Set down exactly the lines from the one with "Continue the Blender" to the one with "round(1000 * run_along(line)[-1], 1))", both included, and no line outside that range.

== Material for this task

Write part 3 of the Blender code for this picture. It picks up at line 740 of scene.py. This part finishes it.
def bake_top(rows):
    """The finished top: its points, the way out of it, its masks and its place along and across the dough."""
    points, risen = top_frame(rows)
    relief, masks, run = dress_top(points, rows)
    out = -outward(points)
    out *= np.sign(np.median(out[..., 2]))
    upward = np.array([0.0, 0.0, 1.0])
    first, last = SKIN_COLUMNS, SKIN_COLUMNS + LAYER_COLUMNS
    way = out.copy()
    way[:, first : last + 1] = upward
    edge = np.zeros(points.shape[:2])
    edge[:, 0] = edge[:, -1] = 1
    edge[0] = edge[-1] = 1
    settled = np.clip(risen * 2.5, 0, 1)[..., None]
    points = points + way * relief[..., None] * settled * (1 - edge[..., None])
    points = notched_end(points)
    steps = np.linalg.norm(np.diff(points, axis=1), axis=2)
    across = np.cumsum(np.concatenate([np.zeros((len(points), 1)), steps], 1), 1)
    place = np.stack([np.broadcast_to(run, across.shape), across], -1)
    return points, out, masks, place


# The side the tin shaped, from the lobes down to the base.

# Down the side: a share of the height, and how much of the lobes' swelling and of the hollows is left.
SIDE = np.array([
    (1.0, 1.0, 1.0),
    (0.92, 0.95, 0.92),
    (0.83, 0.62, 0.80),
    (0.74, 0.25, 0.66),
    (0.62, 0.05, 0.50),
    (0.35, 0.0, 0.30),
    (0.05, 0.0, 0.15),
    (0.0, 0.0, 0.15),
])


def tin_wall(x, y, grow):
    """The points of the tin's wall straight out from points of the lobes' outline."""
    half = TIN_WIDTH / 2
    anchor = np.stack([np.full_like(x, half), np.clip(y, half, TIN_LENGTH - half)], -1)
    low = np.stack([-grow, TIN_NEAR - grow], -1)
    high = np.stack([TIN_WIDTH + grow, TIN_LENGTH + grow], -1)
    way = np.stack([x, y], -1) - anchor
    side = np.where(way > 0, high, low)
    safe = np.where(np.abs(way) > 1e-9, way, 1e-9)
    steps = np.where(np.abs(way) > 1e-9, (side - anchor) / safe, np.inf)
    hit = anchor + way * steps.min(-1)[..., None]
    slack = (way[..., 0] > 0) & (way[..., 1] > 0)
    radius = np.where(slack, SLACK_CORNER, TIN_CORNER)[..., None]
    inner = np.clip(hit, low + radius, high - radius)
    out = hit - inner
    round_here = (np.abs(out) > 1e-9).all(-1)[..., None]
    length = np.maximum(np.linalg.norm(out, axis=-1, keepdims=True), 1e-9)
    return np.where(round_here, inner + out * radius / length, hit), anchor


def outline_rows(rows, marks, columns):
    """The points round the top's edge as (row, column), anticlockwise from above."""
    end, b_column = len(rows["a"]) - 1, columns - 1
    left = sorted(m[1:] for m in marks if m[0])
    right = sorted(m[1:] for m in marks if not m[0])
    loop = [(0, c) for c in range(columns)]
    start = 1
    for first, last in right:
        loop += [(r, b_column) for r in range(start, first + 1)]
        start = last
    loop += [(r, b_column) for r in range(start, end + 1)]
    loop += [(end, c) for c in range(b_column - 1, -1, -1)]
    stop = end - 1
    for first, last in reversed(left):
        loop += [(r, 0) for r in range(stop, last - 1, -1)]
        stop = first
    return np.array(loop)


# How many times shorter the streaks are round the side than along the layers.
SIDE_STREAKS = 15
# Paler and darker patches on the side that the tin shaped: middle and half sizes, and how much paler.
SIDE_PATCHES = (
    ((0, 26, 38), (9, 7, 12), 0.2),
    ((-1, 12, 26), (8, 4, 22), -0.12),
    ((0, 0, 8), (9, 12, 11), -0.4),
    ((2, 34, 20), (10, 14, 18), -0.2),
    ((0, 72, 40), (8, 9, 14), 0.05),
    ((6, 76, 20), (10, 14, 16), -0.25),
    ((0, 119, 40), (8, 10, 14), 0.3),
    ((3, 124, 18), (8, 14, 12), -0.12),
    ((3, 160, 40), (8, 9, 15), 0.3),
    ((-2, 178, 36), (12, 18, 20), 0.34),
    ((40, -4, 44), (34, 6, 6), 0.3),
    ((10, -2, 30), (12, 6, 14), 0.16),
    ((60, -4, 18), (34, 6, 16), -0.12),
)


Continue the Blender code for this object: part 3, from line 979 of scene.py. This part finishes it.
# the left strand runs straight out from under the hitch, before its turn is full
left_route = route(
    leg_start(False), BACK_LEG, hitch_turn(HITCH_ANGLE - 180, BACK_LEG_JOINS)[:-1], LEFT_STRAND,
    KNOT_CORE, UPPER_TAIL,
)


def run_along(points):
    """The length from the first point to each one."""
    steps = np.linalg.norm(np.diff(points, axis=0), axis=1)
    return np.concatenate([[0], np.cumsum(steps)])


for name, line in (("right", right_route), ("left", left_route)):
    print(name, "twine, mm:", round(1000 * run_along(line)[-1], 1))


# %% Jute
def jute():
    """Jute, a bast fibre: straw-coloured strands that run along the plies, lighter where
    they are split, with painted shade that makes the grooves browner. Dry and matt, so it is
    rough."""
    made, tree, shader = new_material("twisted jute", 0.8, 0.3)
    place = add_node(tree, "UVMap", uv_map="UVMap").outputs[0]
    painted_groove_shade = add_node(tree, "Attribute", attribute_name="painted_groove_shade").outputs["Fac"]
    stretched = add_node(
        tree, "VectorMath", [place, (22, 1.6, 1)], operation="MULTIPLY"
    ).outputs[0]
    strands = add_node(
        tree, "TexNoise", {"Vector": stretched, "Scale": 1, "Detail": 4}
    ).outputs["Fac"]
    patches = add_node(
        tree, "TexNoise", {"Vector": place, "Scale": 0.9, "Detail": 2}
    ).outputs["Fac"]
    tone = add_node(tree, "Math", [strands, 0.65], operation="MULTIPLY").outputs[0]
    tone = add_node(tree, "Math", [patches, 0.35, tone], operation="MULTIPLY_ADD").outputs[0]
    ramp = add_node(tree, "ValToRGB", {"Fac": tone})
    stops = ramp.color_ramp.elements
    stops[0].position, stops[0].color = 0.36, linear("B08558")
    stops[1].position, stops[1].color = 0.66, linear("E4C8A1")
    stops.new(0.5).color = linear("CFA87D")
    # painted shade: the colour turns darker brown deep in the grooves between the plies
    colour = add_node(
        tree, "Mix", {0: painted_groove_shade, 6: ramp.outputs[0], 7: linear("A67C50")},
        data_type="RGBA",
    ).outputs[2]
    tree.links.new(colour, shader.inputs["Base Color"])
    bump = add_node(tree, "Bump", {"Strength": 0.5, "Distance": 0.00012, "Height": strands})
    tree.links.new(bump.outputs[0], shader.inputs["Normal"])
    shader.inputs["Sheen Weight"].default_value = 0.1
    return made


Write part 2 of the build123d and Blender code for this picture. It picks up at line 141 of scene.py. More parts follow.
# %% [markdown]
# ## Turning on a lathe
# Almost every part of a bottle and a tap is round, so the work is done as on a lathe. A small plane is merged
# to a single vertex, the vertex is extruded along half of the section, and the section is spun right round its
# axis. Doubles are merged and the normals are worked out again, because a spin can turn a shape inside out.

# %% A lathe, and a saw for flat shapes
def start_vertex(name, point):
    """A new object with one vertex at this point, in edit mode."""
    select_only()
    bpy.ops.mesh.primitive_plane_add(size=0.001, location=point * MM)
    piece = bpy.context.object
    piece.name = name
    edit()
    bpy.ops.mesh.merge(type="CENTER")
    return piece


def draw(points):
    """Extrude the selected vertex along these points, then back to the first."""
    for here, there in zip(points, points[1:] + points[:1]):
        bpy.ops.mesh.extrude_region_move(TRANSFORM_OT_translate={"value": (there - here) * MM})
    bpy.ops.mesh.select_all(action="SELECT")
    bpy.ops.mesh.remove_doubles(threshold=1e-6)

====

Response to this task:
Continue the Blender code for this object: part 3, from line 979 of scene.py. This part finishes it.
# the left strand runs straight out from under the hitch, before its turn is full
left_route = route(
    leg_start(False), BACK_LEG, hitch_turn(HITCH_ANGLE - 180, BACK_LEG_JOINS)[:-1], LEFT_STRAND,
    KNOT_CORE, UPPER_TAIL,
)


def run_along(points):
    """The length from the first point to each one."""
    steps = np.linalg.norm(np.diff(points, axis=0), axis=1)
    return np.concatenate([[0], np.cumsum(steps)])


for name, line in (("right", right_route), ("left", left_route)):
    print(name, "twine, mm:", round(1000 * run_along(line)[-1], 1))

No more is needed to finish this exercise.